Discussion in 'Tea Room (Book Chat)' started by djbook, 26 Sep 2016.

  1. djbook

    djbook Member

    You know a lot of movies are direct adaptations of popular books. However, there are certain movies that say, "Inspired by..." which means they've sort of used the content but not enough to really call it plagiarism. While its great for movies, do you think that this kind of borrowed thought is good for novel writers as well? I mean I have seen indie authors pick up on trends and write almost similar stories. This happened with all those "werewolf" stories that after a while all felt like they were in some way an adaptation of Twilight or other books.

    Do you consider "similar" stories to be plagiarism or just borrowed thought? Are other books a "source of inspiration" or a source of content?
     
  2. atry

    atry Member

    I noticed indie books and films both tend to trend, kind of like Deep Impact and Armageddon and then all those mockbusters. There's been vampire and werewolves flood after twilight, and a flood of zombie titles etc, and these are all inspired by each other.

    "Inspired by" tends to mean they've paid the author though. I think it was Cliffhanger, the Stallone film, that bought rights to three mountain rescue books just so to avoid being accused of rights violation.
     
  3. djbook

    djbook Member

    Exactly my point. We had a flood of vampire and werewolf stories after twilight and the whole trend continued until the readers themselves stop showing interest. However, I know that there are die hard fans of these specific sub-genres who'll read absolutely everything.

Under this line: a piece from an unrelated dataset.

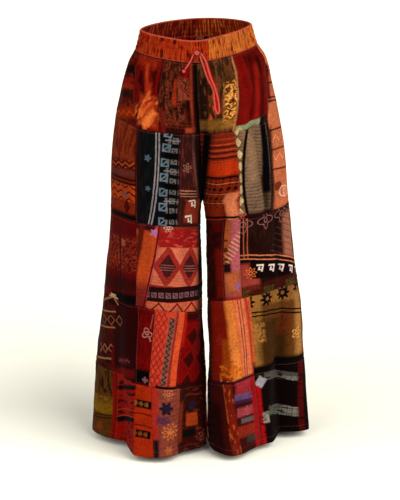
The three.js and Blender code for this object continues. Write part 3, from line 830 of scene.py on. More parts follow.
def cotton_group():
    """The look of the cloth itself: a dye that isn't quite even, slubs and a plain weave."""
    group = bpy.data.node_groups.new("cotton", "ShaderNodeTree")
    group.interface.new_socket(name="Chart", in_out="INPUT", socket_type="NodeSocketVector")
    group.interface.new_socket(name="Dye", in_out="INPUT", socket_type="NodeSocketColor")
    group.interface.new_socket(name="Seed", in_out="INPUT", socket_type="NodeSocketFloat")
    group.interface.new_socket(name="Colour", in_out="OUTPUT", socket_type="NodeSocketColor")
    group.interface.new_socket(name="Roughness", in_out="OUTPUT", socket_type="NodeSocketFloat")
    group.interface.new_socket(name="Height", in_out="OUTPUT", socket_type="NodeSocketFloat")
    given = group.nodes.new("NodeGroupInput")
    result = group.nodes.new("NodeGroupOutput")
    seed = Amount(group, given.outputs["Seed"])
    parts = group.nodes.new("ShaderNodeSeparateXYZ")
    group.links.new(given.outputs["Chart"], parts.inputs["Vector"])
    x = Amount(group, parts.outputs["X"])
    y = Amount(group, parts.outputs["Y"])
    clouds = x.mixed(0.03, seed, y) - 0.5
    blots = x.mixed(0.16, seed + 3, y) - 0.5
    warp_slub = x.mixed(0.9, seed + 5, y * 0.05) - 0.5
    weft_slub = y.mixed(0.9, seed + 6, x * 0.05) - 0.5
    warp = (x * (2 * math.pi / 1.1)).worked("SINE")
    weft = (y * (2 * math.pi / 1.1)).worked("SINE")
    weave = warp * weft
    figure = x.mixed(0.075, seed + 9, y)
    veins = inked(figure.repeated(0.11).size() * 60 - 0.7, 1.2)
    specks = (x.mixed(0.2, seed + 12, y, detail=3.0) - 0.5) * (figure * 4 - 1)
    tone = clouds * 0.7 + blots * 0.6 + warp_slub * 0.5 + weft_slub * 0.45 + weave * 0.04 + 1.04
    tone = tone - veins * 0.3 + specks * 0.9
    shaded = group.nodes.new("ShaderNodeHueSaturation")
    group.links.new(given.outputs["Dye"], shaded.inputs["Color"])
    group.links.new(tone.socket, shaded.inputs["Value"])
    group.links.new(shaded.outputs["Color"], result.inputs["Colour"])
    group.links.new((blots * 0.2 + 0.82).socket, result.inputs["Roughness"])
    group.links.new((weave * 0.5 + warp_slub + weft_slub).socket, result.inputs["Height"])
    return group


COTTON = cotton_group()


def dye(red, green, blue):
    """A colour from its amounts out of 255, as the shaders count it."""
    return tuple(max(0.0, part / 255) ** 2.2 for part in (red, green, blue)) + (1.0,)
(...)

    I didn't know Stallone had actually paid the authors. But, the point is that other authors generally tend not to. No one wrote at the front of their books, "Inspired by Twilight".
     
  4. jessica

    jessica Active Member

    But Twilight didn't write at the front "Inspired by Dear Emily" or "Inspired by A Taste of Blood Wine". Sparkling vampires with angst already existed, but you couldn't mistake those two for Twilight or the other way round.

    There's a real difference between borrowing an idea like vampires, and borrowing whole chunks of text and slightly rewriting it which is plagarism.
     
  5. tirial

    tirial Member

    Inspired by: when an editor on wikipedia summarises an external article's conclusions and adds a reference link.

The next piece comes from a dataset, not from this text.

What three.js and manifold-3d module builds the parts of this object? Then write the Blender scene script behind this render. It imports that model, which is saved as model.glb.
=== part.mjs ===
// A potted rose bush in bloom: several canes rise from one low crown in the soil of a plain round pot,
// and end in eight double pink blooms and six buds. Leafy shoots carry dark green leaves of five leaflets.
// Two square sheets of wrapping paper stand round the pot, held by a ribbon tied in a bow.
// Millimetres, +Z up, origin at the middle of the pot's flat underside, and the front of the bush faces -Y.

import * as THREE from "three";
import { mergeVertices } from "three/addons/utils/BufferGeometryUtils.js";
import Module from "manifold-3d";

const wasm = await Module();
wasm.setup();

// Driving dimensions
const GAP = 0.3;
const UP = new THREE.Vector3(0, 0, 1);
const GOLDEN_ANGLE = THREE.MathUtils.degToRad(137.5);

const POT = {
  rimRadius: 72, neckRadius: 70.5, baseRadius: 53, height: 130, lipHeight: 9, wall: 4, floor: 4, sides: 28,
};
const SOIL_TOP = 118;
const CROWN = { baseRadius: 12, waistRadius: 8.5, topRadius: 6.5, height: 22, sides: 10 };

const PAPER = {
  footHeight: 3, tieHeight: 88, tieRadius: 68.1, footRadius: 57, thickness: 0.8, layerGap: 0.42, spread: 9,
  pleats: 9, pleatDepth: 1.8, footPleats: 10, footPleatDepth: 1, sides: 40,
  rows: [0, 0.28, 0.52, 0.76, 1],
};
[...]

    Plagarism: When an editor on wikipedia copies several paragraphs from that external article and pastes them directly into the body with no reference link, and google assumes wikipedia is the original source.

    Why no, even if it was a few years ago now I don't forget and I haven't forgiven. I'm going through the same thing with a university at the moment who copied the entirity of one of my articles and made it available in PDF. As I only get paid per views, these people are cutting directly into my income and refuse to acknowledge contact or remove it... You'd think a university would care about plagarism.
     
    djbook likes this.
  6. djbook

    djbook Member

    That's terrible @tirial I didn't know univs could do that. Although, I have myself found quite a few expensive textbooks in PDF format on some of the university websites, which clearly is bad for the publishers and bad for the authors.